The data:
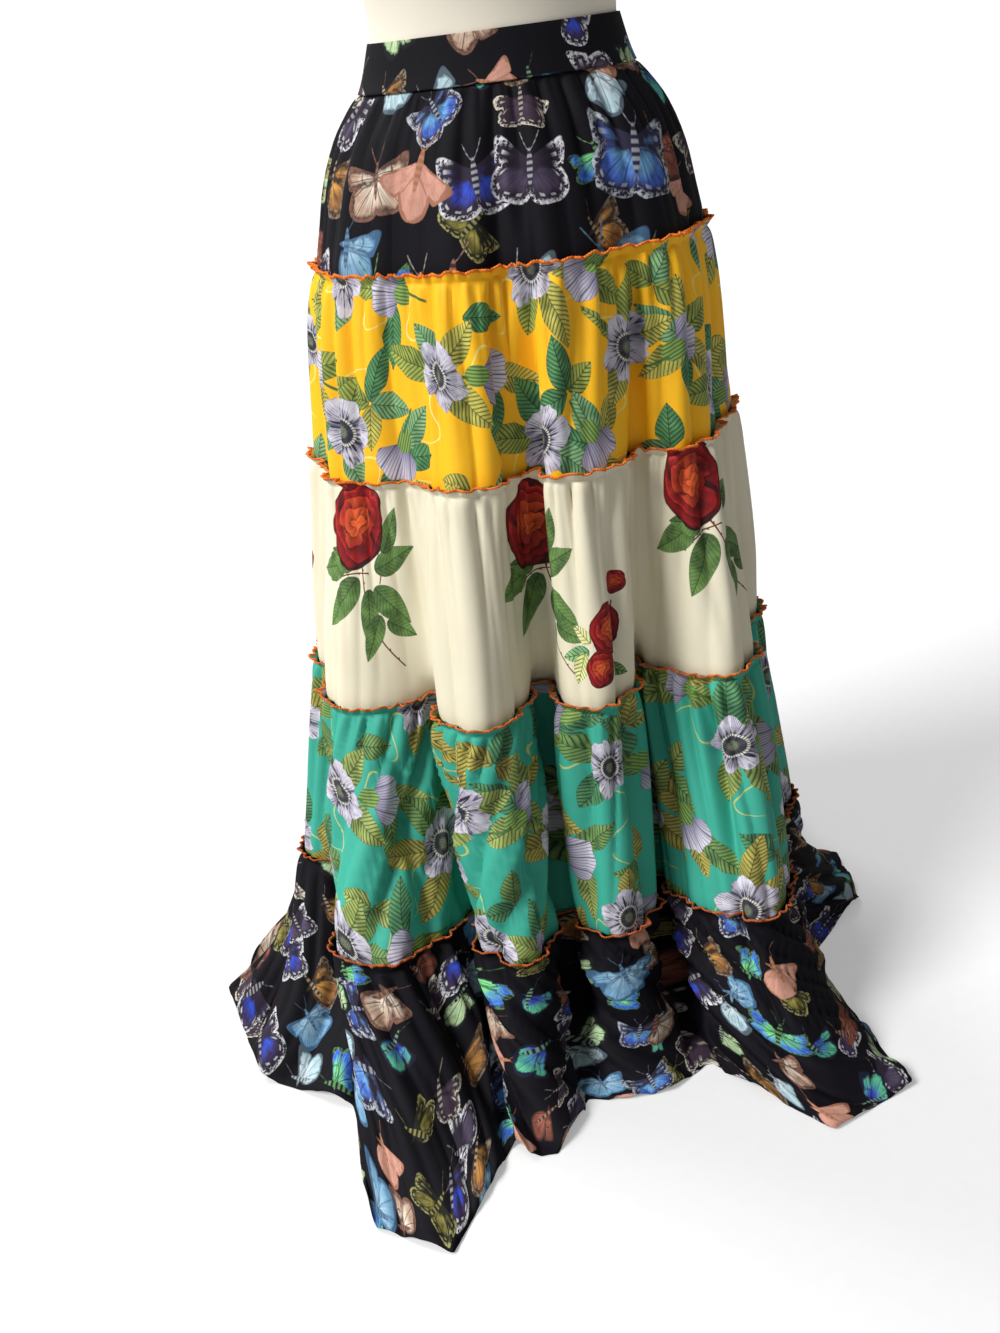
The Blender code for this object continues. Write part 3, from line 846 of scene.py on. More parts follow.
==
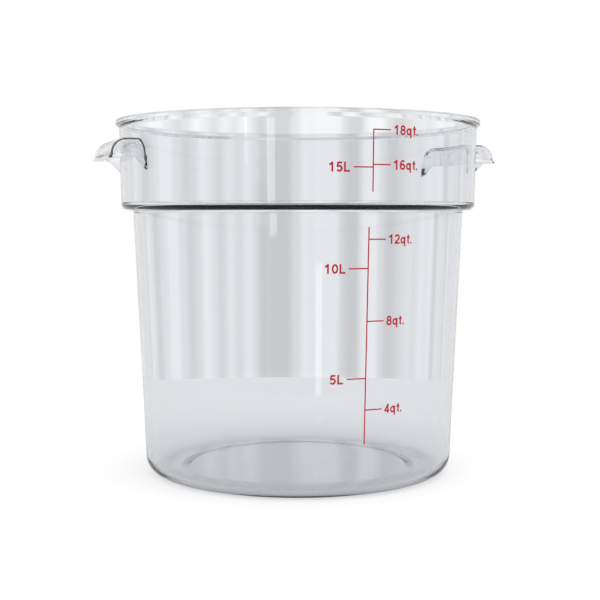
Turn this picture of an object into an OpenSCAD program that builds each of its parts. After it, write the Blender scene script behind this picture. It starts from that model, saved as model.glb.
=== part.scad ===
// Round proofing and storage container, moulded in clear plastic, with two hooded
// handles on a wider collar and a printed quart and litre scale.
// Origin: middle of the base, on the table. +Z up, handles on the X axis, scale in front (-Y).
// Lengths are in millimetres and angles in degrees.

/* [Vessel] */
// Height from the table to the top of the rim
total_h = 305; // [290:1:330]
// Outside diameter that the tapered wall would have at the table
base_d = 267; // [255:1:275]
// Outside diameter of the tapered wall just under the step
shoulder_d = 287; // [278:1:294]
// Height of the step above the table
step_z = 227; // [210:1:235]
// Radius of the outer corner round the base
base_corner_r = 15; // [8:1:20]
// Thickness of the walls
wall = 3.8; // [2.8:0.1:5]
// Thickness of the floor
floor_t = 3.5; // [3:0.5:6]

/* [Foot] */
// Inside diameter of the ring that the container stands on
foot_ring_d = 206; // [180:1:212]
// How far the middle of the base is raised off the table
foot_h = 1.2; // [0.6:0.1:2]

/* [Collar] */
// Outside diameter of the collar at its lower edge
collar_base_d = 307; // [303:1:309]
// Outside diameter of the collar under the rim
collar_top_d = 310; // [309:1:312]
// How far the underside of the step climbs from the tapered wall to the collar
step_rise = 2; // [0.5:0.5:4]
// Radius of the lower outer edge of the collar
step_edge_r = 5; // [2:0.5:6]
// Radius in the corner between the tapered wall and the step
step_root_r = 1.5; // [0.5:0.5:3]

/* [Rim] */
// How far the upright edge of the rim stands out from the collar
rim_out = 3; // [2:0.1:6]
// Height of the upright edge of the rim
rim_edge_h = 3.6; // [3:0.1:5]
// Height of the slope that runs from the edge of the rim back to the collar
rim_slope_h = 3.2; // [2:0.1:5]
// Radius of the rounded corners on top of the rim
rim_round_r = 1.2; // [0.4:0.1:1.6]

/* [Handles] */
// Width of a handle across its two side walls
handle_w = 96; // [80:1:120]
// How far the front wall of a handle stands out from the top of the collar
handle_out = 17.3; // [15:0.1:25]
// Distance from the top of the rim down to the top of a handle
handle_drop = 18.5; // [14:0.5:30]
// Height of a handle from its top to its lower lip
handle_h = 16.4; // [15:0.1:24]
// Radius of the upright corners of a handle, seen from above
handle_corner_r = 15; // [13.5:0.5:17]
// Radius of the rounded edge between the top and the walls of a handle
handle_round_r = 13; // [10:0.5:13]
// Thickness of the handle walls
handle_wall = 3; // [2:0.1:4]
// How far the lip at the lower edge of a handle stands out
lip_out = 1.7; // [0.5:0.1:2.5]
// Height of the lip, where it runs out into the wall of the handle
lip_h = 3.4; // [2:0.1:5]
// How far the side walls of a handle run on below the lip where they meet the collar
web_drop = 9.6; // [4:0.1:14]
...
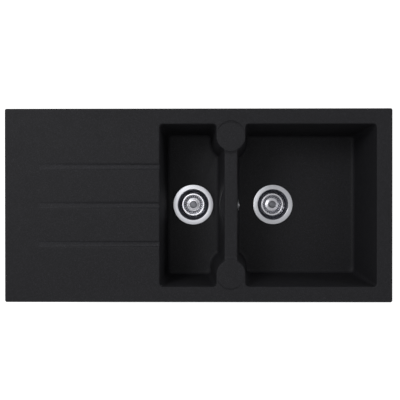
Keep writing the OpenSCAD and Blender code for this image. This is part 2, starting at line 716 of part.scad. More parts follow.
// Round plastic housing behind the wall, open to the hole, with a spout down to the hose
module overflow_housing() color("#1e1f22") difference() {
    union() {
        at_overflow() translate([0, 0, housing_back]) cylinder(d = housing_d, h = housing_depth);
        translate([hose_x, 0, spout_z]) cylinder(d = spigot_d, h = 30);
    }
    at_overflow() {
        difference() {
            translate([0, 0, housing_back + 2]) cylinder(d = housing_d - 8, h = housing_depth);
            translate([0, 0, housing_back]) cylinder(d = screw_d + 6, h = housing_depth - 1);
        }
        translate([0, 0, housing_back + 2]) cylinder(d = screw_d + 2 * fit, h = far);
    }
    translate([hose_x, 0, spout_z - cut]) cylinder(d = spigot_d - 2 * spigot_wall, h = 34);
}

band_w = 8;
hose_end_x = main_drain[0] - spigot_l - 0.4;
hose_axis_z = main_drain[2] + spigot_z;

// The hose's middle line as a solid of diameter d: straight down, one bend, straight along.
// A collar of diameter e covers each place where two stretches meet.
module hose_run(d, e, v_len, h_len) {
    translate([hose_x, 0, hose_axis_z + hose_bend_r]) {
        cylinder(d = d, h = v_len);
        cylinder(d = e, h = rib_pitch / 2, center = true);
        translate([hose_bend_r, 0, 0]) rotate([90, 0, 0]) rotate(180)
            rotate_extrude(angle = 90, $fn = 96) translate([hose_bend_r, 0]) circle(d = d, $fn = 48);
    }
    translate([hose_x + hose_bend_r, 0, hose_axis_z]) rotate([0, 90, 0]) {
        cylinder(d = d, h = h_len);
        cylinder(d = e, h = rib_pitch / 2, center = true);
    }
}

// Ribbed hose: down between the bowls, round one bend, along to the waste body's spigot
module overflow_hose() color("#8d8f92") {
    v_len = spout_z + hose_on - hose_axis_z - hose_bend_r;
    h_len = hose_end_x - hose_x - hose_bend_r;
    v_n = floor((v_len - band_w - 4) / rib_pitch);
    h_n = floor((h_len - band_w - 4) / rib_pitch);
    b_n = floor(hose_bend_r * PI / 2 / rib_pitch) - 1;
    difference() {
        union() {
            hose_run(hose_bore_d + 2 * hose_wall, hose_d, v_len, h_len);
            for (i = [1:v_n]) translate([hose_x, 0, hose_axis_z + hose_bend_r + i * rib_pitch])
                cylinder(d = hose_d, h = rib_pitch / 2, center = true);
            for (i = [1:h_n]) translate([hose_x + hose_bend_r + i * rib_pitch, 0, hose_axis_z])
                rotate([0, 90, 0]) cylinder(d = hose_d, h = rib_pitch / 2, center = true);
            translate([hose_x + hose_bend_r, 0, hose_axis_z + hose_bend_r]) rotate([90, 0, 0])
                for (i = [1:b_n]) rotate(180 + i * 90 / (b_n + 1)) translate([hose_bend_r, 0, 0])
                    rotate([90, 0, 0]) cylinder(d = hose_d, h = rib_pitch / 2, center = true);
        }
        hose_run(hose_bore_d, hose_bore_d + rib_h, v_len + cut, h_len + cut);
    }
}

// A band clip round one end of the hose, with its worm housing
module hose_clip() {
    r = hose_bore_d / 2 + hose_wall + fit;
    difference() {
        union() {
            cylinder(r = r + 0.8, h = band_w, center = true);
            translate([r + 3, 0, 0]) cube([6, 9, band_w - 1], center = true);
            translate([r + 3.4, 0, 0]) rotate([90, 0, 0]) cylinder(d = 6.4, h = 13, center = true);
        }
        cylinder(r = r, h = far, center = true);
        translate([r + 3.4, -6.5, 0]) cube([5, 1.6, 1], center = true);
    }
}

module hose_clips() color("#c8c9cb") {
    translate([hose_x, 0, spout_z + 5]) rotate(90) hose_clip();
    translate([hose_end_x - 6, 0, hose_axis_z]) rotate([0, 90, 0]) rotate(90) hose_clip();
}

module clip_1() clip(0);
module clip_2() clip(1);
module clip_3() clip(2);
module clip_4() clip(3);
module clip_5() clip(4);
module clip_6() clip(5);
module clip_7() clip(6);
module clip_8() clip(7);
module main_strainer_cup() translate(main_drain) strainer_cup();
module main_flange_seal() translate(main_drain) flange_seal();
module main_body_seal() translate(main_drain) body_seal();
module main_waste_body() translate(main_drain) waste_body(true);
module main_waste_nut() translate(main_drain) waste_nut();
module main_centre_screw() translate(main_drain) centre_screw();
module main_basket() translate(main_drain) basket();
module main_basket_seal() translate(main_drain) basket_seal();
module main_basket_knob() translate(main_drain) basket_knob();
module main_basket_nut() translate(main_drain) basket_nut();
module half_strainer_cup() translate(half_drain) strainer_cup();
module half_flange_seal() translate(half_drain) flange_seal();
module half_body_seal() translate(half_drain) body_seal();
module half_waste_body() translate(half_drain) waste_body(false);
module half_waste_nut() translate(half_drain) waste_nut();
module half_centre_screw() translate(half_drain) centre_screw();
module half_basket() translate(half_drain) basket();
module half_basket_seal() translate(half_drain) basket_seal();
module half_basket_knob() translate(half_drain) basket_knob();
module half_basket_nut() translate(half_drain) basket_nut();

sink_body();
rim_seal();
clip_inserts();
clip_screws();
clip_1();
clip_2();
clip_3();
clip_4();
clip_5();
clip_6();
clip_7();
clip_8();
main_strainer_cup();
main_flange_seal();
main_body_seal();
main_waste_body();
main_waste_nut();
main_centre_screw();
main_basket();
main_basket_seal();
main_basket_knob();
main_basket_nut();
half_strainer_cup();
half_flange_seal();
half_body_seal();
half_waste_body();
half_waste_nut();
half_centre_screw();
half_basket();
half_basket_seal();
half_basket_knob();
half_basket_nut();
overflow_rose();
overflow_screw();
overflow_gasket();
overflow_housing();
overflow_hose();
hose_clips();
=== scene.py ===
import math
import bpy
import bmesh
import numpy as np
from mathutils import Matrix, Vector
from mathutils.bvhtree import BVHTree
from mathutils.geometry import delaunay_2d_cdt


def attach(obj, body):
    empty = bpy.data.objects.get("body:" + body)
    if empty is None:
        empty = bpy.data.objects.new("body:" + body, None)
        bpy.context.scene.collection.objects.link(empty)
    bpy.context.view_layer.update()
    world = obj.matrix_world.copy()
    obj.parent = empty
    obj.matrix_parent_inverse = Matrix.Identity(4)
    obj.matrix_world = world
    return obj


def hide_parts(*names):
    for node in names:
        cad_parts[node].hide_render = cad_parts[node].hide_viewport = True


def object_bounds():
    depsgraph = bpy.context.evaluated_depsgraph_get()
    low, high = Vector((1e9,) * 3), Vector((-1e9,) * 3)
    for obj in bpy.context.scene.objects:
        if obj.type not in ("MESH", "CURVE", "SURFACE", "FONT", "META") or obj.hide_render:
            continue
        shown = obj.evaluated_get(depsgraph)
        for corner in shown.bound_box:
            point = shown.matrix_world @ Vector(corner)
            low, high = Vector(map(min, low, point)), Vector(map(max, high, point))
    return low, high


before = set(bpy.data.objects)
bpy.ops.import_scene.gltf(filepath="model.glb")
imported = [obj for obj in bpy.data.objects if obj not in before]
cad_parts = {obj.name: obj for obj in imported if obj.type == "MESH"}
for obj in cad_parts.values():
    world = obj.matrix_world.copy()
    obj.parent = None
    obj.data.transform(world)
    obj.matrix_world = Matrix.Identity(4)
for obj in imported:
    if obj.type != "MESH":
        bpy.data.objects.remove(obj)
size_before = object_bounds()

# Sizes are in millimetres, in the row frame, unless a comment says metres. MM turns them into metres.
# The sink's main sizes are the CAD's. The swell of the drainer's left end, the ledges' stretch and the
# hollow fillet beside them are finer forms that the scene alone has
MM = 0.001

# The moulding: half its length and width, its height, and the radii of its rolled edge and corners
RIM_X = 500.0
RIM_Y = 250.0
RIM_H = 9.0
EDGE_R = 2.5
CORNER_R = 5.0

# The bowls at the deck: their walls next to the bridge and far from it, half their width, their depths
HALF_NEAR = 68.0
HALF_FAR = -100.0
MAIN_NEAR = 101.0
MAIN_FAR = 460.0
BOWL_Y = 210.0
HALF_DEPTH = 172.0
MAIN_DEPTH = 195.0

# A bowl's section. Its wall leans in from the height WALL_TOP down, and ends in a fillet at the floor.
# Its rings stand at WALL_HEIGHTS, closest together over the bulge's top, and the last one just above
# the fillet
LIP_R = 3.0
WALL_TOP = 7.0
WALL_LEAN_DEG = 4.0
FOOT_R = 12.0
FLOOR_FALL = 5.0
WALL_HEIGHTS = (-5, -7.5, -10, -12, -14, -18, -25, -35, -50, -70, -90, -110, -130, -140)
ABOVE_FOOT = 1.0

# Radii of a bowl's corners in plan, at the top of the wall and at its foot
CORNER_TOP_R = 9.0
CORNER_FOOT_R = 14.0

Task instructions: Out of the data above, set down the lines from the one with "sink_body();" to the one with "Vector(map(max, high, point))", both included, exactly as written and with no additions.

Solved problem:
sink_body();
rim_seal();
clip_inserts();
clip_screws();
clip_1();
clip_2();
clip_3();
clip_4();
clip_5();
clip_6();
clip_7();
clip_8();
main_strainer_cup();
main_flange_seal();
main_body_seal();
main_waste_body();
main_waste_nut();
main_centre_screw();
main_basket();
main_basket_seal();
main_basket_knob();
main_basket_nut();
half_strainer_cup();
half_flange_seal();
half_body_seal();
half_waste_body();
half_waste_nut();
half_centre_screw();
half_basket();
half_basket_seal();
half_basket_knob();
half_basket_nut();
overflow_rose();
overflow_screw();
overflow_gasket();
overflow_housing();
overflow_hose();
hose_clips();
=== scene.py ===
import math
import bpy
import bmesh
import numpy as np
from mathutils import Matrix, Vector
from mathutils.bvhtree import BVHTree
from mathutils.geometry import delaunay_2d_cdt


def attach(obj, body):
    empty = bpy.data.objects.get("body:" + body)
    if empty is None:
        empty = bpy.data.objects.new("body:" + body, None)
        bpy.context.scene.collection.objects.link(empty)
    bpy.context.view_layer.update()
    world = obj.matrix_world.copy()
    obj.parent = empty
    obj.matrix_parent_inverse = Matrix.Identity(4)
    obj.matrix_world = world
    return obj


def hide_parts(*names):
    for node in names:
        cad_parts[node].hide_render = cad_parts[node].hide_viewport = True


def object_bounds():
    depsgraph = bpy.context.evaluated_depsgraph_get()
    low, high = Vector((1e9,) * 3), Vector((-1e9,) * 3)
    for obj in bpy.context.scene.objects:
        if obj.type not in ("MESH", "CURVE", "SURFACE", "FONT", "META") or obj.hide_render:
            continue
        shown = obj.evaluated_get(depsgraph)
        for corner in shown.bound_box:
            point = shown.matrix_world @ Vector(corner)
            low, high = Vector(map(min, low, point)), Vector(map(max, high, point))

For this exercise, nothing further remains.